The West Shore in spring is quiet in a way that’s hard to find in midsummer. You can drive it without that tight, tense feeling that comes with peak season traffic. You can stop and take a shoreline walk and not feel like you’re blocking someone’s vacation. The lake itself is the show. There are days in spring when the water is flat as glass, and the whole basin looks clean, as if winter washed it.
North from Tahoe City, Kings Beach starts to wake up. You can feel the town gearing up for summer, but it hasn’t arrived yet. This is the time to enjoy the beach without the crush. The sand is cold. The wind can still cut. But you can walk along the shoreline with your dog, watch them test the water, then back off like they just remembered what cold means. The light in spring has a soft clarity. The lake looks closer than it is.
Tahoe Vista is a practical stop for dog travel because it gives you the kind of infrastructure that makes a trip smooth.
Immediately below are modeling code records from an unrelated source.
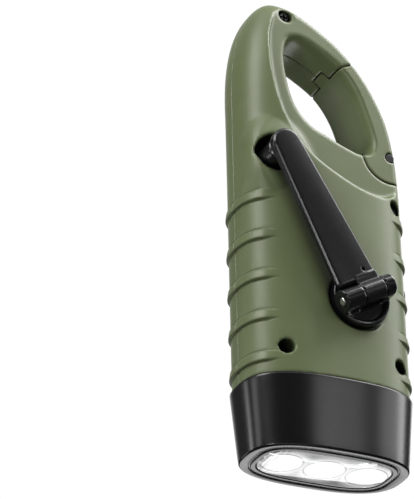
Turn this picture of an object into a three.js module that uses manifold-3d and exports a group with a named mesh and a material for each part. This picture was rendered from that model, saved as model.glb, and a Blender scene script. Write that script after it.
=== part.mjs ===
// Hand crank flashlight with a solar panel, a fold-out crank and a carabiner loop with a sprung gate.
// Millimetres. +Z runs from the lens to the loop and the lens rim lies on Z = 0. The crank is on -Y and
// the solar panel on +Y. The spine of the loop is on -X and the gate on +X.
import * as THREE from 'three';
import { mergeVertices } from 'three/addons/utils/BufferGeometryUtils.js';
import Module from 'manifold-3d';

const wasm = await Module();
wasm.setup();

// General clearances
const seatGap = 0.3;
const runningGap = 0.25;
const overrun = 3;

// Body shells: a superellipse section that is straight up to the loop
const bodyWidth = 54.6;
const bodyDepth = 32.3;
const cornerPower = 2.7;
const bodyTop = 156.1;
const cavityWallX = 2;
const cavityWallY = 3.2;
const cavityTop = 83.5;
const cavityFloorLip = 1.2;

// Crown of the loop
const crownBase = 92;
const apexOffset = -13.9;
const spineArcBase = 119.6;
const spinePower = 2.36;
const crownThinBase = 120.3;
const crownPower = 2.44;
const apexShare = 0.985;
const crownShares = [
  [1, 0], [0.98, 0.203], [0.925, 0.39], [0.818, 0.546], [0.691, 0.671], [0.535, 0.78],
  [0.323, 0.881], [0.15, 0.958], [0, 1],
];

// Flat facets on both sides of the loop
const facetThickness = 21;
const facetFoot = 88.8;
const facetSlope = 4.6;
const facetShares = [
  [-0.549, 1.03], [-0.608, 0.894], [-0.674, 0.776], [-0.678, 0.657], [-0.634, 0.516], [-0.542, 0.374],
  [-0.44, 0.27], [-0.319, 0.159], [-0.183, 0.077], [0.018, 0.027], [0.256, 0.003], [0.495, 0],
  [0.714, 0.022], [0.897, 0.077], [1.136, 0.181],
];

// Loop opening
const loopLeft = -13.1;
const loopRight = 16.6;
const loopFoot = 104.8;
const loopTop = 142.2;
const loopSoftEdge = 3.6;
const loopFlare = 1.8;
const loopWaistInset = 0.3;
const loopShares = [
  [0.997, 0.126], [0.919, 0.372], [0.815, 0.596], [0.66, 0.773], [0.441, 0.898], [0.182, 0.992],
  [0.05, 0.968], [0, 0.848], [0.013, 0.615], [0.114, 0.332], [0.273, 0.182], [0.458, 0.112],
  [0.65, 0.048], [0.845, 0.003], [0.96, 0.032],
];

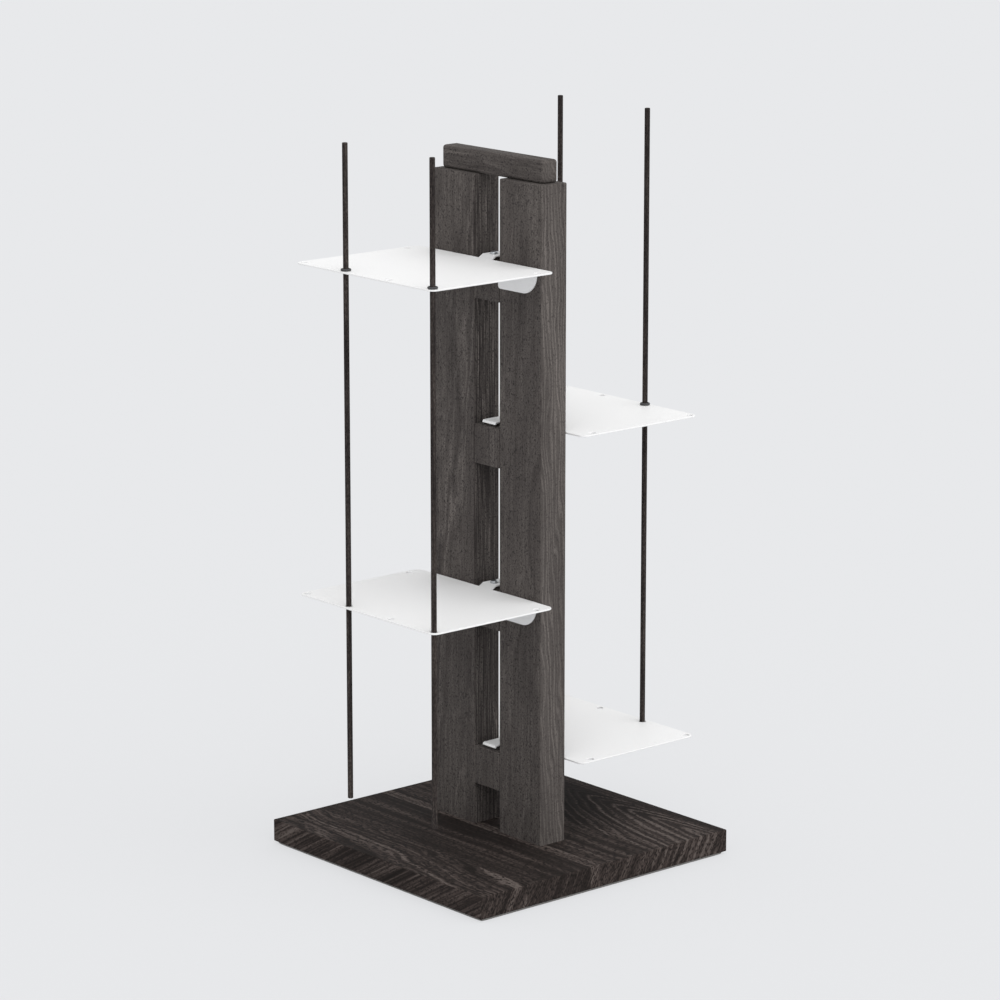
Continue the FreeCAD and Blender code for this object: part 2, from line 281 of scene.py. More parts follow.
def stain(tree, tone, pores, pit_depth, colours, shine):
    """The stained surface: darkest in the open pores, under a dull varnish that sinks into them."""
    pits = add(tree, "ShaderNodeMapRange", {"Value": pores, "From Min": PIT_RIM, "From Max": PIT_FLOOR})
    pits = add(tree, "ShaderNodeMath", {0: pits, 1: pit_depth}, operation="MULTIPLY")
    tone = add(tree, "ShaderNodeMath", {0: tone, 1: pits}, operation="SUBTRACT")
    stops = list(zip(STAIN_STOPS, (linear(code) for code in colours)))
    colour = add(tree, "ShaderNodeValToRGB", {"Fac": tone}, stops=stops)
    dullness = add(tree, "ShaderNodeMapRange", {"Value": pores, "From Min": 0.3, "From Max": 0.7,
                                                "To Min": WOOD_ROUGHNESS, "To Max": PORE_ROUGHNESS})
    relief = add(tree, "ShaderNodeBump", {"Height": tone, "Strength": RELIEF_STRENGTH, "Distance": RELIEF_HEIGHT})
    surface = add(tree, "ShaderNodeBsdfPrincipled", {"Base Color": colour, "Roughness": dullness, "Normal": relief,
                                                     "IOR": STAINED_WOOD_IOR, "Specular IOR Level": shine})
    add(tree, "ShaderNodeOutputMaterial", {"Surface": surface})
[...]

If you need a place where your dog can be off-leash in a controlled space, this is where you go. Spring is when dogs get restless, because the season tells them to move. If you’ve done a hike and your dog still has a gear left, give them a proper run. You’ll get a calmer dog, and you’ll enjoy the evening more.

Farther along the North Shore, Carnelian Bay feels like Tahoe living. It’s quieter, more residential, and in spring it has that everyday calm you don’t always find in resort zones. You take your dog on long neighborhood walks where the snowbanks are shrinking and the plows have stopped coming. You see people cleaning up yards, stacking firewood, getting ready for the next season. It’s Tahoe without the performance.
Then you hit Crystal Bay and the state line feel becomes real. The shoreline tightens and the hills rise up behind you. In spring you’ll see snow hanging on in pockets, and you’ll see bare earth in others. The contrast makes the landscape look textured, like a relief map. The light plays differently on this side of the lake. The water seems darker, the mountains a little sharper.
Incline Village is polished, but spring softens it. The place feels less like a destination and more like a basecamp. This is a good time to find trails that climb just enough to get you views without committing to full winter travel. Your dog will be tracking everything: pine needles, melting snow, the first hints of wild things moving again. Keep your dog close in these zones. Spring is when wildlife starts showing up, and a dog that thinks it’s a game can turn a peaceful hike into a chase you don’t want.
Up above Incline, spring can still look like winter. The open high country holds snow late, and you can walk into it in the morning and come back to bare ground by afternoon. This is one of the reasons spring is so good here. You can sample seasons in a single day. You can choose what you want, and you can adjust on the fly.
Olympic Valley and Alpine Meadows keep winter longer than you expect. Spring skiing is part of the local culture, and the valleys stay busy with people chasing that last good run. For dog travel, these areas work best early or late in the day, when the pedestrian zones are quieter and you can walk your dog without feeling like you’re threading a needle. The backdrop is hard to beat. Granite walls, deep forest, snow still shining up high.
By the time you circle back toward Tahoe City or Truckee, you’ll start to understand the real gift of spring: it gives you Tahoe without pressure. You can take your time. You can stop and let your dog sit in the sun and watch the lake. You can take the long way without paying for it in traffic. Spring is when the basin feels like it belongs to the people who live here and the travelers who know how to move through it.
Pack the towel. Bring the leash. Expect mud. Then lean into the season. Tahoe in spring is honest. It doesn’t dress itself up. It just opens the door and lets you and your dog step into it.